Redacción
Junto con su hermano Simón, Andrés creció en la rivera del lago Tiberíades o mar de Galilea, ganándose un escaso sustento como pescador, bregando contra viento y marea.
Fue muy diferente de Simón, el hombre impetuoso y colérico que pronto olvidaba su ira y volvía a la tranquilidad. Andrés amaba el lago, como todo hombre ama su patria chica, pero sus pensamientos viajaban, con las aguas del Jordán, hacia el sur de su región.
Predicando penitencia y bautizando, había surgido un profeta nuevo, Juan el Bautista. Andrés se preguntaba si era justo salir con su barca y remendar sus redes como si nada hubiera pasado, mientras en el sur sucedían grandes acontecimientos y tal vez se cumplía el anhelo de Israel por la llegada del Mesías.
Pronto, el pescador de Betsaida se contó entre los discípulos de Juan el Bautista. La austeridad del maestro, sus ayunos y su clamor exigente de penitencia no lo asustaron. Con él esperaba la llegada del “Poderoso” anunciado por las profecías de Isaías.
Cierto día, el Bautista señaló a un hombre extraño, sencillamente vestido, llamado por algunos “el hijo del carpintero” de Nazaret y considerado como el “largamente esperado”, como la promesa y consumación de Israel. Dijo que aquél era “el Cordero de Dios que quita el pecado del mundo”.
Ciertamente sus palabras exigían una fe que trasladara montañas, pero Andrés necesitaba tiempo para aclarar sus dudas y calmar su alegría desbordante. Un buen día, a hurtadillas, con Juan, el hijo de Zebedeo, siguió al desconocido Rabí, fue aceptado con bondad y pasó horas inolvidables con el Hijo del Hombre. En una noche decidió su futuro.
Cuando los esbirros de Herodes llevaron al Bautista a la mazmorra del castillo de Maqueronte, Andrés, sin esperar más tiempo, se declaró públicamente discípulo de Jesús y acompañó al “Buen Maestro” en sus caminatas por Judea y Galilea; también le presentó a su hermano Simón, y no se asombró cuando el Señor le dio el honroso nombre de “Pedro”; humildemente cedió a Simón el primer lugar en el cariño del Maestro.
Andrés tenía una fe inalterable: la religión de temor del Antiguo Testamento y la austera seriedad del Bautista del Jordán quedaron superadas por la Buena Nueva que todo lo abarca y todo lo salva, por el amor paternal de Dios, que Cristo vino a manifestar. Por eso, sin recelo, el apóstol condujo a los griegos ante Jesús, ya que deseaban ver al Señor y habían sido rechazados despectivamente por los discípulos.

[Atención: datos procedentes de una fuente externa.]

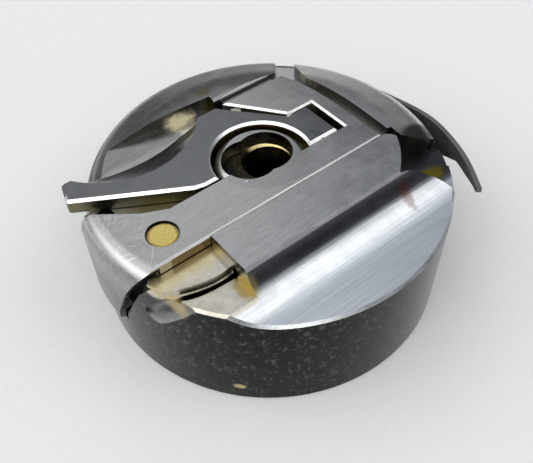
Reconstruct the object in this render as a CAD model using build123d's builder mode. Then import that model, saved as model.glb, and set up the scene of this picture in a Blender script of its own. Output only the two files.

Andrés también se había preocupado por saciar el hambre de los miles de hombres y mujeres que rodeaban al Salvador. Lleno de confianza, le llevó al muchacho que traía cinco panes y dos peces. Jesús recompensó su fe y su bondad con uno de los milagros más bellos, que sirvió como símbolo de la Sagrada Eucaristía.
Existen datos de que, después de la dispersión de los Apóstoles, Andrés predicó el Evangelio en el sur de Rusia, en la región de los Balcanes y en Grecia. Según la tradición, fue martirizado el 30 de noviembre del año 60, clavado en una cruz en forma de equis, en Patras. Los restos del primer discípulo del Salvador se conservan en Amalfi; su cráneo fue llevado a Roma en el transcurso del siglo XII.
En 1964 todos los padres del Concilio Vaticano II rindieron homenaje a esta venerable reliquia de San Andrés y después fue regalada, por orden del Papa Pablo VI, como señal de unión con los griegos ortodoxos, a la ciudad de Patras, en Grecia.
Existen muchos templos en honor de San Andrés, tanto en Roma como en el resto de Europa, particularmente en Grecia, Escocia y Rusia.